## [Task details]
What is to be transcribed is the run of lines opening with the one that has "BUDS.forEach((bud, index) =>" and closing with the one that has "obj.data.transform(world)", and only that run, exactly.

## [Data section]
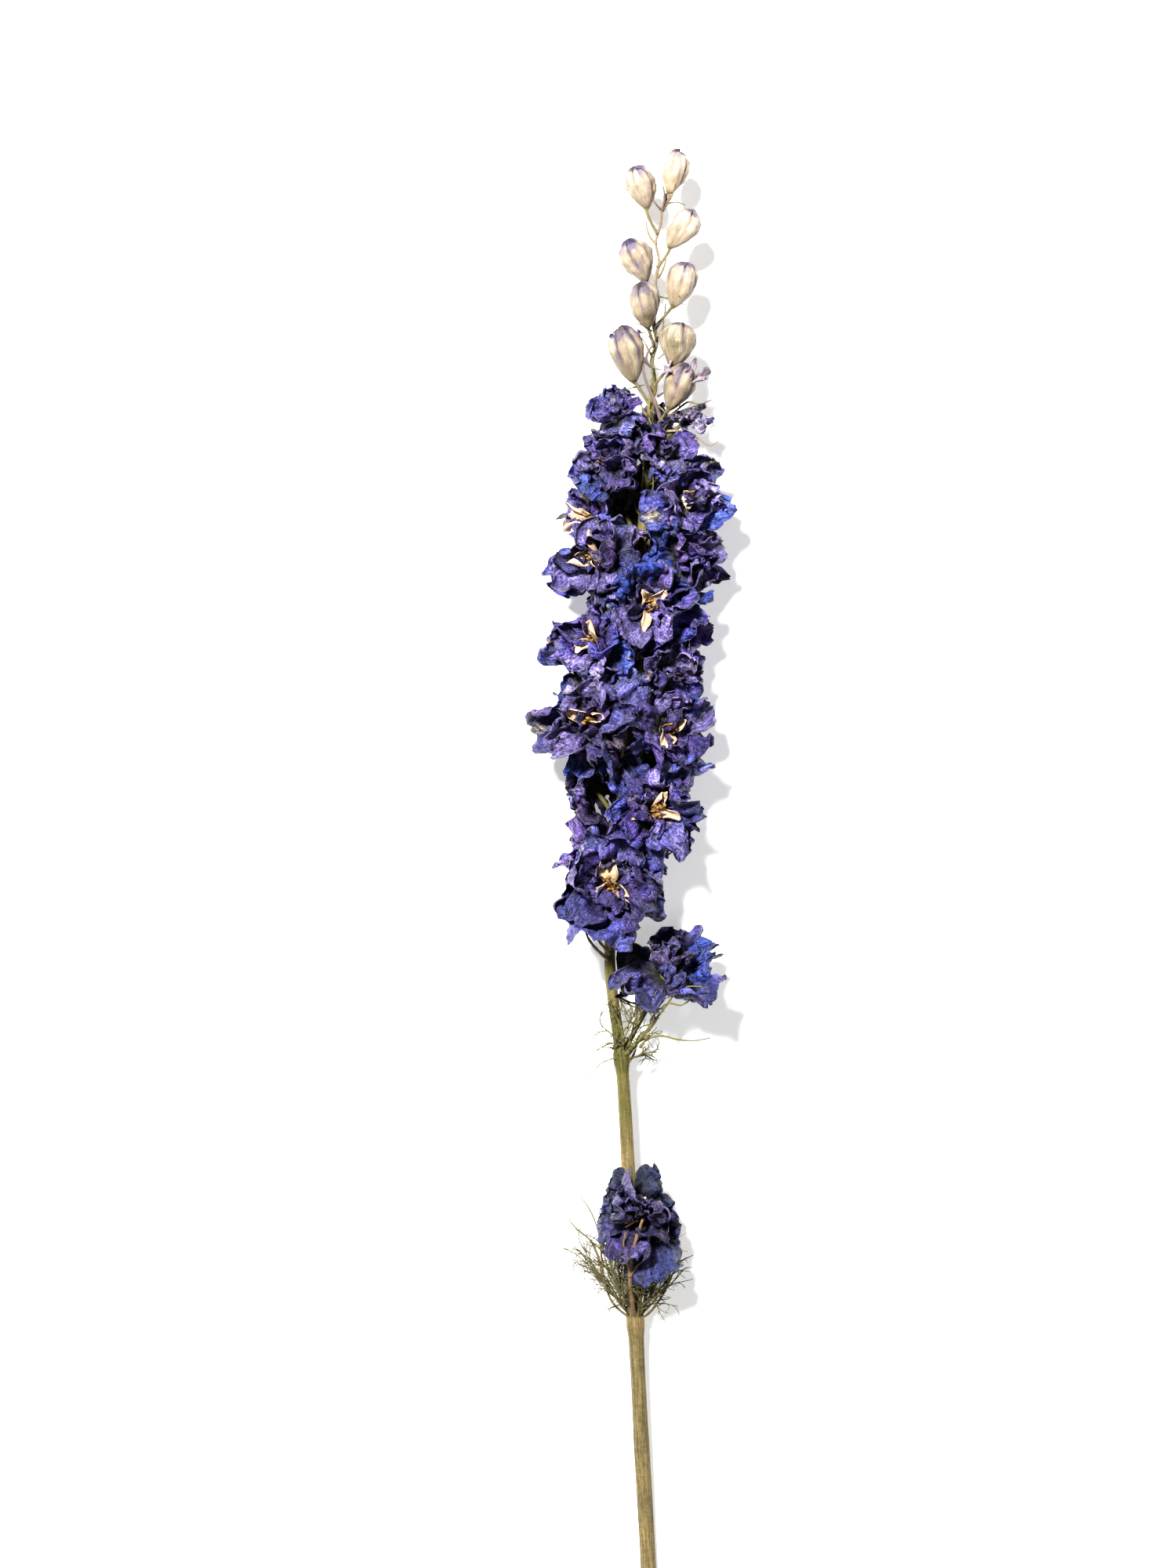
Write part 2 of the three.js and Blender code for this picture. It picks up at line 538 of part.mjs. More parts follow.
// A bloom in one skin: the knot, two whorls of five petals and the spur behind the upper one.
function bloomSolid(bloom, index) {
  const frame = bloomFrame(bloom);
  const loose = bordersOf(bloom, index, RESTING - PRESSED);
  const firm = bordersOf(bloom, index, RESTING);
  const vertices = [];
  const triangles = [];
  const direction = (angle) => sum([frame.upper, Math.cos(angle)], [frame.across, Math.sin(angle)]);
  const put = (arm) => vertices.push(sum([frame.knot, 1], [arm, 1])) - 1;
  const rings = knotRings(bloom).map((ring) =>
    ring.map(({ angle, radius, forwards }) => put(sum([direction(angle), radius], [frame.facing, forwards]))),
  );
  const quad = (a, b, c, d) => triangles.push(a, b, c, a, c, d);
  const [back, middle, front] = rings;
  for (let k = 1; k < 9; k++) triangles.push(front[0], front[k], front[k + 1]);
  for (let k = 3; k < 9; k++) triangles.push(back[2], back[k + 1], back[k]);

  const petal = (whorlName, k, [lowLeft, lowRight, highRight, highLeft]) => {
    const shape = petalShape(bloom, index, whorlName, k);
    const outward = direction(shape.around);
    const tangent = frame.facing.clone().cross(outward);
    const armOf = (p) => sum([outward, p.outwards], [tangent, p.sideways], [frame.facing, p.forwards]);
    const split = (arm) => ({
      outwards: arm.dot(outward),
      sideways: arm.dot(tangent),
      forwards: arm.dot(frame.facing),
    });
    const start = CORE_RADIUS * bloom.size * 0.9;
    const tip = armOf(keepInSlice(petalPoint(shape, start, 0, 1), shape));
    const room = Math.min(1, (CRUMPLED * roomAlong(tip.clone().normalize(), loose)) / tip.length());
    shape.long *= room;
    shape.halfWidth *= Math.sqrt(room);
    const { rim, spine } = RIMS[whorlName];
    const root = [highRight, highLeft].map((i, side) => {
      const other = [lowRight, lowLeft][side];
      return vertices[i].clone().add(vertices[other]).multiplyScalar(0.5).sub(frame.knot);
    });

    // Faces between the rim and the spine. Point 0 and point 1 are the two roots.
    const edge = 2 + rim.length;
    const farSpine = edge + spine.length - 1;
    const faces = [];
    for (let i = 0; i < edge; i++) faces.push([i, (i + 1) % edge, i >= 2 && i < edge - 1 ? farSpine : edge]);
    if (farSpine > edge) faces.push([2, farSpine, edge], [edge - 1, edge, farSpine]);

    // A petal that would double up in the room it has grows calmer, and so flatter.
    let points;
    let normals;
    for (const calm of [1, 0.6, 0.3, 0.1]) {
      const calmer = { ...shape, wave: shape.wave * calm, twist: shape.twist * calm, cup: shape.cup * calm };
      const at = ([u, v]) => {
        const free = armOf(keepInSlice(petalPoint(calmer, start, u, v), shape));
        return keepInside(armOf(keepInSlice(split(keepInside(free, loose, 4)), shape)), firm, 0);
      };
      points = [...root, ...rim.map(at), ...spine.map((v) => at([0, v]))];
      const flats = faces.map(([i, j, l]) =>
        points[j].clone().sub(points[i]).cross(points[l].clone().sub(points[i])),
      );
      normals = points.map((_, i) => sum(...flats.map((flat, f) => [flat, faces[f].includes(i) ? 1 : 0])).normalize());
      if (faces.every((face, f) => face.every((i) => flats[f].dot(normals[i]) > 0.5 * flats[f].length()))) break;
    }
    const skin = (side, roots) =>
      points.map((p, i) => (i < 2 ? roots[i] : put(sum([p, 1], [normals[i], (side * BLADE) / 2]))));
    const above = skin(1, [highRight, highLeft]);
    const under = skin(-1, [lowRight, lowLeft]);
    for (const [i, j, l] of faces) triangles.push(above[i], above[j], above[l], under[j], under[i], under[l]);
    for (let i = 1; i < edge; i++) {
      const next = (i + 1) % edge;
      quad(above[i], under[i], under[next], above[next]);
    }
  };

  const spur = (root) => {
    const lean = draw(-0.3, 0.3, index, 0, 21);
    let last = root;
    for (const [outwards, forwards, radius] of SPUR) {
      const arm = sum([frame.upper, outwards], [frame.facing, forwards], [frame.across, (outwards - 2) * lean]);
      const centre = keepInside(arm.multiplyScalar(bloom.size), firm, 8);
      const corners = [[1.2, -1], [0.9, 1], [-0.9, 1], [-1.2, -1]];
      const flare = (radius * bloom.size) / 2;
      const rise = sum([frame.upper, flare * 1.2], [frame.facing, flare * 1.2]);
      const ring = corners.map(([right, up]) => put(sum([centre, 1], [frame.across, right * flare], [rise, up])));
      for (let i = 0; i < 4; i++) quad(last[i], last[(i + 1) % 4], ring[(i + 1) % 4], ring[i]);
      last = ring;
    }
    quad(...last);
  };

  for (let k = 0; k < 10; k++) {
    const next = (k + 1) % 10;
    const lower = [back[k], back[next], middle[next], middle[k]];
    const upper = [middle[k], middle[next], front[next], front[k]];
    if (k % 2 === 1) petal("outer", (k - 1) / 2, lower);
    else quad(...lower);
    if (k % 2 === 0) petal("inner", k / 2, upper);
    else quad(...upper);
  }
  spur([back[2], back[1], back[0], back[9]]);
  return solidFrom(vertices, triangles);
}

// The heart of a bloom: a short boss in front of the knot, from whose top three stamens and two pale petals grow.
function heartSolid(bloom, index) {
  const frame = bloomFrame(bloom);
  const borders = bordersOf(bloom, index, RESTING);
  const size = bloom.size;
  const vertices = [];
  const triangles = [];
  const direction = (angle) => sum([frame.upper, Math.cos(angle)], [frame.across, Math.sin(angle)]);
  const put = (angle, radius, forwards) => {
    const arm = sum([direction(angle), radius], [frame.facing, forwards]);
    return vertices.push(sum([frame.knot, 1], [keepInside(arm, borders, 8), 1])) - 1;
  };
  const start = BLADE + 0.1 + GAP;
  const top = start + 1.5 * size;
  const turn = draw(0, 2 * Math.PI, index, 0, 52);
  const angles = [0, 1, 2, 3, 4].map((k) => turn + (k / 5) * 2 * Math.PI);
  const low = angles.map((angle) => put(angle, 0.8 * size, start));
  const high = angles.map((angle) => put(angle, 0.9 * size, top));
  const crown = put(0, 0, top + 0.5 * size);
  for (let k = 1; k < 4; k++) triangles.push(low[0], low[k + 1], low[k]);
  for (let k = 0; k < 5; k++) {
    const next = (k + 1) % 5;
    triangles.push(low[k], low[next], high[next], low[k], high[next], high[k]);
    const aim = turn + ((k + 0.5) / 5) * 2 * Math.PI;
    const pale = k === 0 || k === 2;
    const [reach, tall, wide, deep] = pale ? [2.5, 3.6, 1.5, 0.7] : [1.75, 2.9, 0.45, 0.6];
    const spread = (wide / reach) * 0.9;
    const forwards = top + tall * size * draw(0.85, 1.1, index, k, 53);
    const tips = [
      put(aim, (reach - deep) * size, forwards),
      put(aim - spread, reach * size, forwards - 0.2 * size),
      put(aim + spread, reach * size, forwards - 0.2 * size),
    ];
    const foot = [crown, high[k], high[next]];
    for (let i = 0; i < 3; i++) {
      const after = (i + 1) % 3;
      triangles.push(foot[i], foot[after], tips[after], foot[i], tips[after], tips[i]);
    }
    triangles.push(...tips);
  }
  return solidFrom(vertices, triangles);
}

// ---------------------------------------------------------------- buds

// An egg with five ridges, for the five folded outer petals, blunt at its tip.
function budBody(bud) {
  const { axis, base, outward } = budFrame(bud);
  const side = outward.clone().addScaledVector(axis, -outward.dot(axis)).normalize();
  const other = axis.clone().cross(side);
  const spokes = 10;
  const heights = [0, 0.13, 0.36, 0.64, 0.88, 1];
  const widths = [0.2, 0.5, 0.88, 1, 0.68, 0.22];
  const vertices = [];
  const triangles = [];
  heights.forEach((height, i) => {
    for (let k = 0; k < spokes; k++) {
      const angle = ((k + 0.25 * i) / spokes) * 2 * Math.PI;
      const radius = (bud.wide / 2) * widths[i] * (k % 2 ? 0.9 : 1.02);
      const [c, s] = [Math.cos(angle) * radius, Math.sin(angle) * radius];
      vertices.push(sum([base, 1], [axis, height * bud.long], [side, c], [other, s]));
    }
  });
  for (let i = 0; i < heights.length - 1; i++)
    for (let k = 0; k < spokes; k++) {
      const [a, b] = [i * spokes + k, i * spokes + ((k + 1) % spokes)];
      triangles.push(a, b, b + spokes, a, b + spokes, a + spokes);
    }
  const end = (heights.length - 1) * spokes;
  for (let k = 1; k < spokes - 1; k++) triangles.push(0, k + 1, k, end, end + k, end + k + 1);
  return solidFrom(vertices, triangles);
}

// ---------------------------------------------------------------- the whole spike

// The slab below the surface, which cuts flat whatever is pressed against it.
const below = new THREE.BoxGeometry(200, 600, 40).translate(0, 0, -20);
const surface = solidOf(below);

const stalks = [mainStem(), ...BLOOMS.map(bloomStalk), ...BUDS.filter((bud) => bud.drop).map(budStalk)];
const bracts = [...BLOOMS, ...BUDS].map(bract);
const stemParts = [...stalks, ...bracts, ...FRONDS.map(frond)];
const stemSolid = mainBody(fuse(stemParts.map((part) => part.piece)).subtract(surface), FINEST_STEM);
const stemRoom = fuse(stemParts.map((part) => part.room));

const spike = new THREE.Group();
spike.position.set(-FOOTPRINT_CENTRE.x, -FOOTPRINT_CENTRE.y, 0);
spike.add(meshOf("stem", stemSolid, COLOURS.stem));

BLOOMS.forEach((bloom, index) => {
  const number = String(index + 1).padStart(2, "0");
  const free = bloomSolid(bloom, index).subtract(stemRoom).subtract(surface);
  spike.add(meshOf(`bloom_${number}`, mainBody(free), COLOURS.bloom));
  if (index < FIRST_HEART) return;
  spike.add(meshOf(`heart_${number}`, mainBody(heartSolid(bloom, index).subtract(surface)), COLOURS.heart));
});

BUDS.forEach((bud, index) => {
  const cut = mainBody(budBody(bud).subtract(stemRoom));
  spike.add(meshOf(`bud_${index + 1}`, cut, COLOURS.bud));
});

export default spike;
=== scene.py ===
# %% [markdown]
# A dried delphinium spike lying on a pale table. This lesson dresses the plain solids of the spike: every
# petal becomes a thin crumpled sheet, the buds get their folded seams, and the stem its ridges and thread
# leaves. The solids are loaded first. They are never moved, because all that follows is fitted to them.

import math
import bpy
import numpy as np
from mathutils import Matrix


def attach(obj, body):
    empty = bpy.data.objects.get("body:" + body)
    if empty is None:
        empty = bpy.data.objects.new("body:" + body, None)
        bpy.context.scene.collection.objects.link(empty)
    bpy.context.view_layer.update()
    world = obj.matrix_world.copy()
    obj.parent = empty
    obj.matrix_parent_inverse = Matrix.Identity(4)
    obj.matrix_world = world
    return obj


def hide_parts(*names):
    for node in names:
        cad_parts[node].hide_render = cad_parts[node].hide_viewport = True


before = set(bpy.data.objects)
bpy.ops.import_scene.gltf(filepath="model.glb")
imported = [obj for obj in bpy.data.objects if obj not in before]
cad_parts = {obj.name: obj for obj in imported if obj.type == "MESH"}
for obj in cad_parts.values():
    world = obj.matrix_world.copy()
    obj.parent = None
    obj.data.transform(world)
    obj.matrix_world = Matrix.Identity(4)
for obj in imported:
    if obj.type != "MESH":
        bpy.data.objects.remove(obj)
bpy.context.view_layer.update()

scene = bpy.context.scene
print("solids loaded:", len(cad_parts))

# %% [markdown]
# Measures are in millimetres, and only finished meshes are turned into metres. Y runs along the spike to
# its tip and Z is up. A cut spike without a vase lies down, so the camera hangs straight above it. It has a
# long lens, because a short one would show the side of each bloom that is far from the middle and bend the
# outline of the spike.

# %% Camera
MM = 0.001
MIDDLE = np.array([-10.1, 37.2, 0.0])  # from the rows' own origin to the middle of the lying spike
SENSOR = 36.0
LENS = 85.0
FRAME_HEIGHT = 400.0  # what the camera sees from bottom to top, at the height of the stem
SPIKE_HEIGHT = 15.0

camera_data = bpy.data.cameras.new("camera")
camera_data.lens = LENS
camera_data.sensor_fit = "VERTICAL"
camera_data.sensor_height = SENSOR
camera = bpy.data.objects.new("camera", camera_data)
camera.location = (MIDDLE[0] * MM, MIDDLE[1] * MM, (SPIKE_HEIGHT + FRAME_HEIGHT * LENS / SENSOR) * MM)
scene.collection.objects.link(camera)
scene.camera = camera
print("camera height in metres:", round(camera.location.z, 3))

# %% [markdown]
# The table is one large pale sheet. Strong lamps would make it white too, but they would bleach the petals,
# so the sheet glows a little by itself instead.

# %% Table
TABLE_HALF = 1.6  # metres from the middle of the table to its edge

table_mesh = bpy.data.meshes.new("table")
corners = [(x * TABLE_HALF, y * TABLE_HALF, 0) for x, y in ((-1, -1), (1, -1), (1, 1), (-1, 1))]
table_mesh.from_pydata(corners, [], [(0, 1, 2, 3)])
table = bpy.data.objects.new("table", table_mesh)
scene.collection.objects.link(table)

table_paint = bpy.data.materials.new("pale_table")
table_paint.use_nodes = True
table_shader = table_paint.node_tree.nodes["Principled BSDF"]
table_shader.inputs["Base Color"].default_value = (0.84, 0.84, 0.84, 1)
table_shader.inputs["Roughness"].default_value = 0.8
table_shader.inputs["Emission Color"].default_value = (1, 1, 1, 1)
table_shader.inputs["Emission Strength"].default_value = 0.32
table_mesh.materials.append(table_paint)
print("table side in metres:", 2 * TABLE_HALF)

# %% [markdown]
# A broad soft lamp stands beyond the tip and a little to the left, as daylight from a window does, and a
# weak one opposite lifts the darkest petals. A sky alone would be simpler, but it closes the dark gaps that
# make a dense flower look deep, so the sky here is faint. The high contrast look keeps those gaps dark and
# the buds bright.

# %% Window light and sky
LIT_MIDDLE = np.array([0, 0.03, 0.01])  # the place in metres that the lamps are turned to


def soft_light(name, place, width, watts):
    """A round lamp at a place in metres."""
    data = bpy.data.lights.new(name, "AREA")
    data.shape = "DISK"
    data.size = width
    data.energy = watts
    light = bpy.data.objects.new(name, data)
    light.location = place
    aim = LIT_MIDDLE - np.array(place)
    yaw = math.atan2(aim[1], aim[0])
    pitch = math.atan2(math.hypot(aim[0], aim[1]), -aim[2])
    light.rotation_euler = (0, -pitch, yaw + math.pi)
    scene.collection.objects.link(light)


soft_light("window", (-0.34, 0.52, 1.15), width=0.26, watts=65)
soft_light("filler", (0.7, -0.3, 1.3), width=0.9, watts=5)

sky = bpy.data.worlds.new("sky")
sky.use_nodes = True
sky.node_tree.nodes["Background"].inputs["Color"].default_value = (1, 1, 1, 1)
sky.node_tree.nodes["Background"].inputs["Strength"].default_value = 0.15
scene.world = sky
scene.view_settings.view_transform = "Standard"
scene.view_settings.look = "High Contrast"
print("lamps:", len(bpy.data.lights))

# %% [markdown]
# Everything grows from the stem, so its line comes first: a few stations, and between them a smooth curve
# without a kink at any station. From it follow the direction along the stem and a direction outwards at any
# turn round it. A curve object could hold the same line, but plain numbers are quicker to ask, and the line
# is asked many times.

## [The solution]
BUDS.forEach((bud, index) => {
  const cut = mainBody(budBody(bud).subtract(stemRoom));
  spike.add(meshOf(`bud_${index + 1}`, cut, COLOURS.bud));
});

export default spike;
=== scene.py ===
# %% [markdown]
# A dried delphinium spike lying on a pale table. This lesson dresses the plain solids of the spike: every
# petal becomes a thin crumpled sheet, the buds get their folded seams, and the stem its ridges and thread
# leaves. The solids are loaded first. They are never moved, because all that follows is fitted to them.

import math
import bpy
import numpy as np
from mathutils import Matrix


def attach(obj, body):
    empty = bpy.data.objects.get("body:" + body)
    if empty is None:
        empty = bpy.data.objects.new("body:" + body, None)
        bpy.context.scene.collection.objects.link(empty)
    bpy.context.view_layer.update()
    world = obj.matrix_world.copy()
    obj.parent = empty
    obj.matrix_parent_inverse = Matrix.Identity(4)
    obj.matrix_world = world
    return obj


def hide_parts(*names):
    for node in names:
        cad_parts[node].hide_render = cad_parts[node].hide_viewport = True


before = set(bpy.data.objects)
bpy.ops.import_scene.gltf(filepath="model.glb")
imported = [obj for obj in bpy.data.objects if obj not in before]
cad_parts = {obj.name: obj for obj in imported if obj.type == "MESH"}
for obj in cad_parts.values():
    world = obj.matrix_world.copy()
    obj.parent = None
    obj.data.transform(world)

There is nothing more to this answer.